At that point, the Ukrainian offensive in the Kharkov region reached its high-water mark, and as autumn turned to winter and then to spring, every attempt to advance further — and there were a great many — was met with a decisive repulse.
Though consistently ignored by those who laud the “lightning advances” of the late-season AFU “counter-offensive” in Kharkov, the attacking Ukrainian forces were horrifically mauled between the first week of September and mid-October — and ever since.
As the Russians contracted their lines to much more defensible positions, they concurrently mobilized and commenced intensive training of several hundred thousand reservists and new volunteers; ramped up armaments production to completely unforeseen levels, and settled in for the next few months to fight a punishing war of attrition against Ukraine and its NATO benefactors — even as they simultaneously prepared to face the credible possibility of direct NATO intervention.
That said, despite a mostly defensive posture throughout late 2022 and early 2023, the Russians did launch an operation against the strategic cities of Soledar and Bakhmut that few foresaw would evolve into the bloodiest battle on European soil since the Second World War. “Surovikin’s Meat Grinder” would eventually consume many tens of thousands of Ukraine’s best remaining troops and equipment.
In the end, the second iteration of the Ukrainian army was degraded even more comprehensively than was the first.
Ukrainian air power has long-since been rendered effectively negligible. Provided with occasional but very sparse deliveries of old Soviet aircraft from the former Warsaw Pact nations, they have continued to manage occasional stand-off missile strikes, but close air support has been nonexistent.
Russian missile strikes on Ukrainian infrastructure in early 2023 served to rapidly deplete the legacy Soviet air defense systems. And all western shipments of would-be replacements have proven to be inferior to Ukraine’s old stocks of S-300 and Buk systems.
Fantastical Ukrainian and western media claims of 90%+ shoot-downs of Russian missiles notwithstanding, the Russians now routinely strike targets throughout Ukraine where and when they will.
Most debilitating of all, persistent ammunition shortages have now become acute. Original and supplemented stocks of Soviet-sized 152 mm artillery are nearly exhausted. And despite the US having coordinated the shipment of millions of NATO 155 mm artillery shells from every nook and cranny in the empire’s vast global network of bases and those of its obedient vassals, the cupboard is now bare.
What was widely (albeit fallaciously) believed to be a nearly inexhaustible supply of equipment and ammunition in the warehouses of the Pentagon and its various less-than-sovereign minions around the globe has been exposed as entirely inadequate to the demands of a real war.
It is an astonishing revelation in the eyes of a great many in the world.
And yet, it shouldn’t be.
In my July 2022 article, I prominently cited US Army Col. (Ret.) Alex Vershinin's all-important analysis regarding The Return of Industrial Warfare, which had appeared in RUSI a couple weeks previous. If you have not already done so, I highly recommend this short but powerful essay. His entire argument has now been confirmed by events.
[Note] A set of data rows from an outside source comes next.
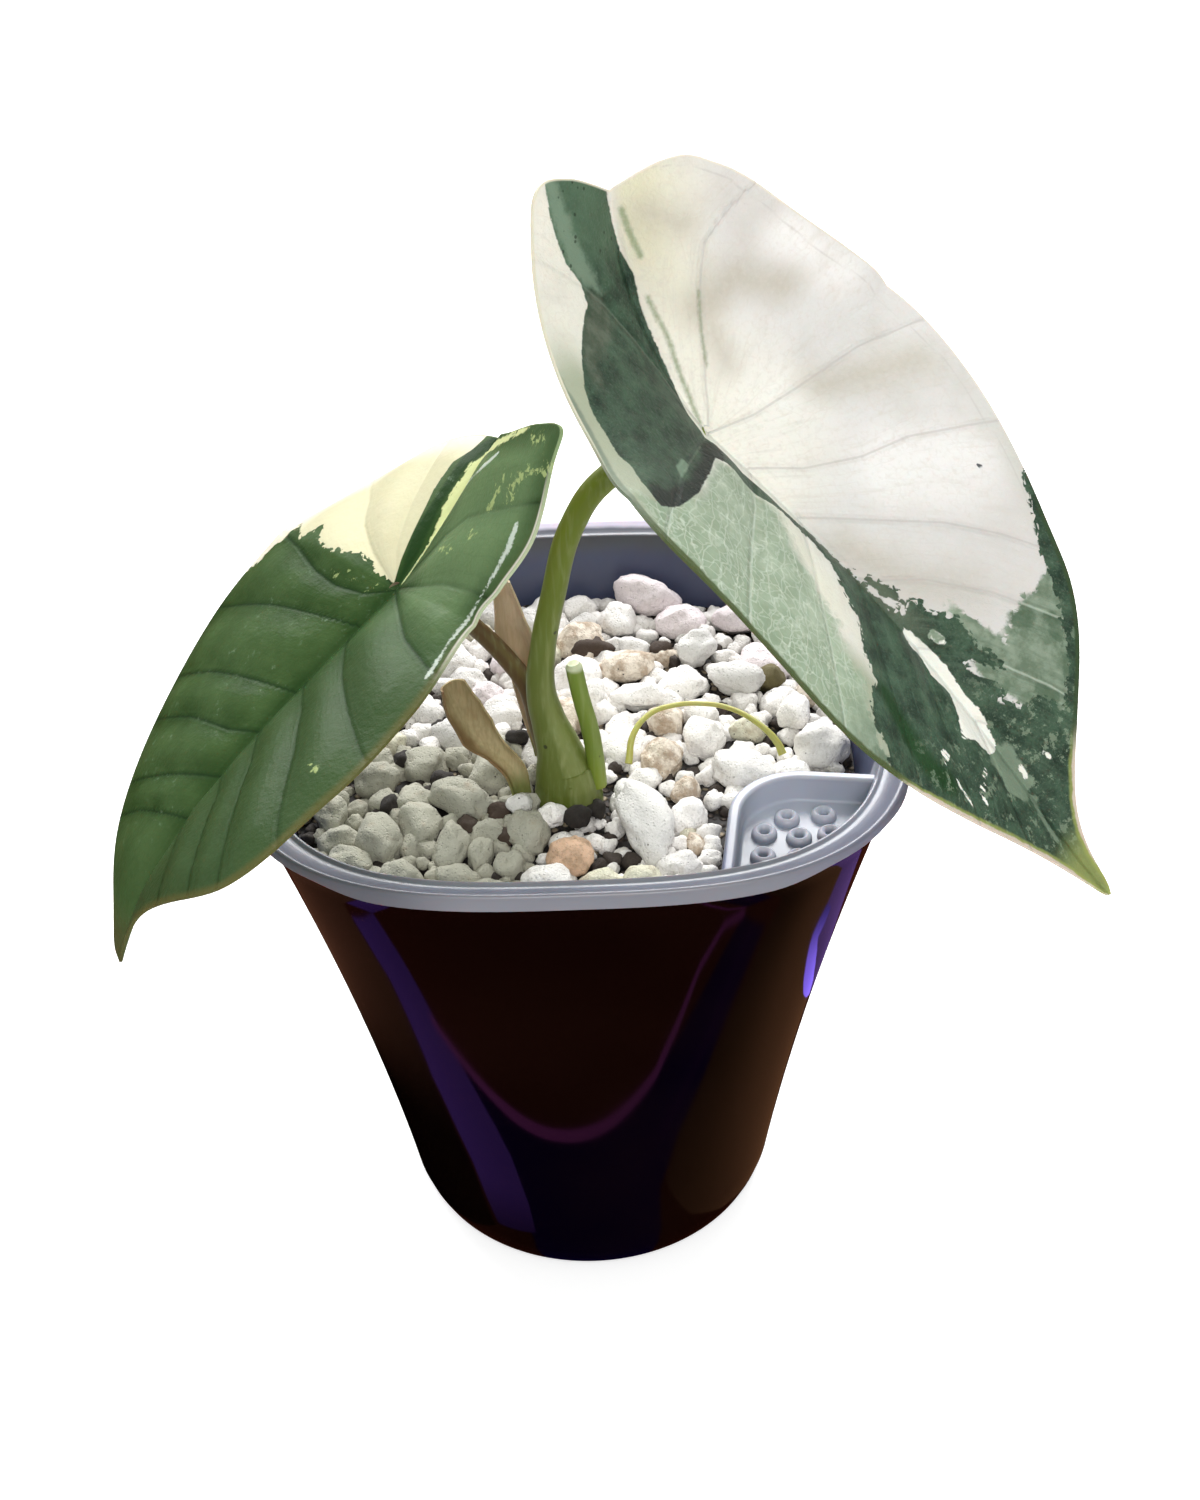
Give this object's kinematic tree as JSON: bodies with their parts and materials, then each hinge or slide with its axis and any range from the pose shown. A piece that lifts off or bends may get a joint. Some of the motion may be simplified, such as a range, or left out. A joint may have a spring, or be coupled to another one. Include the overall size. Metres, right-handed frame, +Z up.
{
  "type": "potted variegated alocasia",
  "caption": "Variegated alocasia with a cream-and-green leaf and a green leaf on petioles, rooted in pumice in a translucent self-watering liner inside a glossy dark pot.",
  "frame": {"origin": "centre of the outer pot's flat foot, on the surface that it stands on", "axes": "+Z up; -Y towards the viewer of the picture, +X to the viewer's right, along the pot's sides"},
  "size_m": [0.1456, 0.1305, 0.1925],
  "materials": {
    "pot_plastic": "high gloss, near black with a violet cast",
    "liner_plastic": "satin, translucent grey",
    "pumice": "matte, chalky",
    "green_stem": "smooth, slightly glossy",
    "brown_stem": "smooth, slightly glossy",
    "cream_leaf": "satin, cream with jade and dark green patches",
    "green_leaf": "glossy, quilted between its veins",
    "dry_sheath": "matte, papery",
    "root_skin": "matte"
  },
  "bodies": {
    "root": {"outer_pot": "pot_plastic", "liner_pot": "liner_plastic", "gravel": "pumice", "stem": "green_stem", "large_petiole": "green_stem", "large_leaf": "cream_leaf", "small_petiole": "brown_stem", "small_leaf": "green_leaf", "cut_stub": "green_stem", "left_sheath": "dry_sheath", "back_sheath": "dry_sheath", "root": "root_skin"}
  },
  "joints": []
}
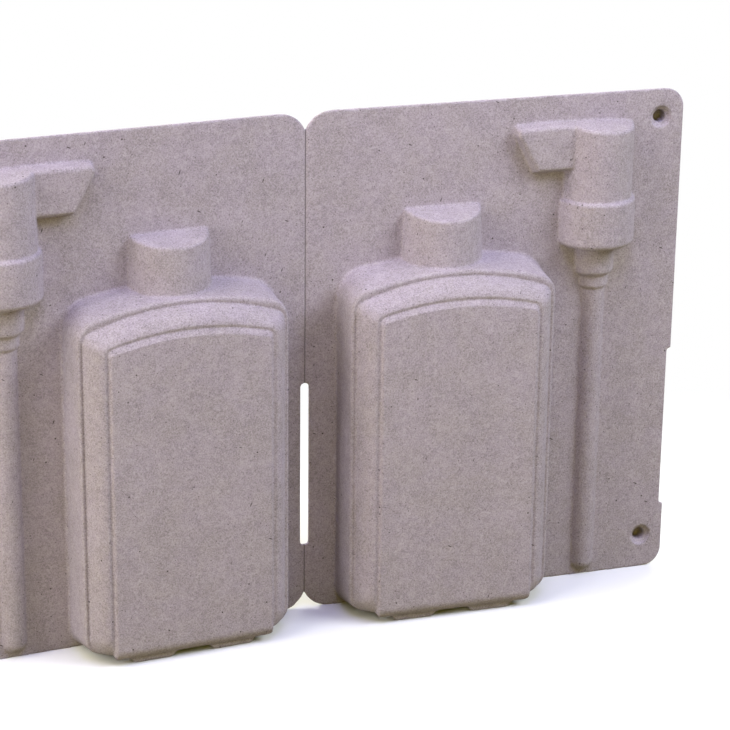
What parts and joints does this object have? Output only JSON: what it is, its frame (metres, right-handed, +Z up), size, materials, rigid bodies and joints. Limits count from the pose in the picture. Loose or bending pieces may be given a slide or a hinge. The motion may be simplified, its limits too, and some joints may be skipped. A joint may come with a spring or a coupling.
{
  "type": "pulp bottle shipper insert",
  "caption": "Moulded pulp shipping insert, folded open flat, with mirrored half pockets for a pump bottle and its pump, snap pegs and a slotted fold.",
  "frame": {"origin": "centre of the bounding box's bottom face, on the level the insert stands on", "axes": "+X across both halves, +Y to the hollow side, +Z up along the fold"},
  "size_m": [0.3728, 0.0376, 0.245],
  "materials": {
    "pulp": "matt, fine-grained moulded fibre"
  },
  "bodies": {
    "root": {"pulp_insert": "pulp"}
  },
  "joints": []
}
Here in mid-July 2023, almost everything that eighteen months ago was only seen through a glass darkly is now undeniably apparent to all with eyes to see:
Far from being massively attrited, as any number of empire-compromised NATO rent-a-generals and politicians have ludicrously argued from the first weeks of the war, the Russians have employed an extremely impressive economy of force to achieve their objectives. To be certain, they have suffered losses in men and equipment that would be far in excess of anything western nations could abide. But the fact remains that the Russians have inflicted the most disproportionate casualty ratio of any major war in the modern era.
My sense of the matter is that the aggregated total of Russian, Donbass militia, and PMC Wagner combat deaths is probably in the neighborhood of twenty-five thousand.
On the other side of the line, Ukrainian combat deaths are now almost certainly in the range of 250k to 350k – at least 20k of that total occurring just since the first week of June.
The third iteration of the Ukrainian army, equipped predominantly with imported NATO armor, artillery, and ammunition, has been torn to shreds over the course of the previous six weeks of their last gasp offensive. The AFU very likely has been husbanding its scant remaining stock of NATO equipment and ammunition for one last “charge of the damned”, but otherwise Ukrainian offensive potential is played-out, and there will be no fourth iteration of a Ukrainian army to face the Russians on the field.
Meanwhile, upwards of four-hundred thousand uncommitted Russian reserves are champing at the bit to be turned loose. With Russian military industrial output now in high gear, these troops are better-equipped than any that have yet taken part in this conflict.
The Russian air force has received substantial numbers of new airframes from the production line. Attack helicopters roam the battlefield with near-impunity. Russian supply of strike drones, cruise missiles, and supersonic air-launched missiles appears to meet all its battlefield demands. Its so far modest deployment of hypersonic missiles has shown them to be extremely potent weapons that defy the attempts of antiquated western air defenses to interdict them.
This war is a lost cause for the empire and its hapless allies in Europe and around the world. And that, of course, is the unavoidable conclusion that has finally managed to seep into the otherwise dense skulls of the various participants at the recent NATO summit in Lithuania.
The Masters of Empire now face a no-win scenario. They must abandon their failed Ukraine gambit — and inexorably, over the next few years, yield to maximalist Russian demands regarding the roll-back of NATO to its pre-1997 borders — or else yield to the mad impulse of a futile attempt to subjugate Russia by force of arms in the form of direct US/NATO intervention into this war.
Either way, the decline of the empire will be radically accelerated; NATO will almost immediately cease to function as a credible military/political alliance; the EU will dissolve as a monetary/political "union"; the demise of the global dollar system will rapidly gain momentum.
And though many, if not most, find risible the assertion that these things could possibly come to pass in anything like the near- or medium-term (2 - 5 years), I increasingly expect they will be proven catastrophically mistaken.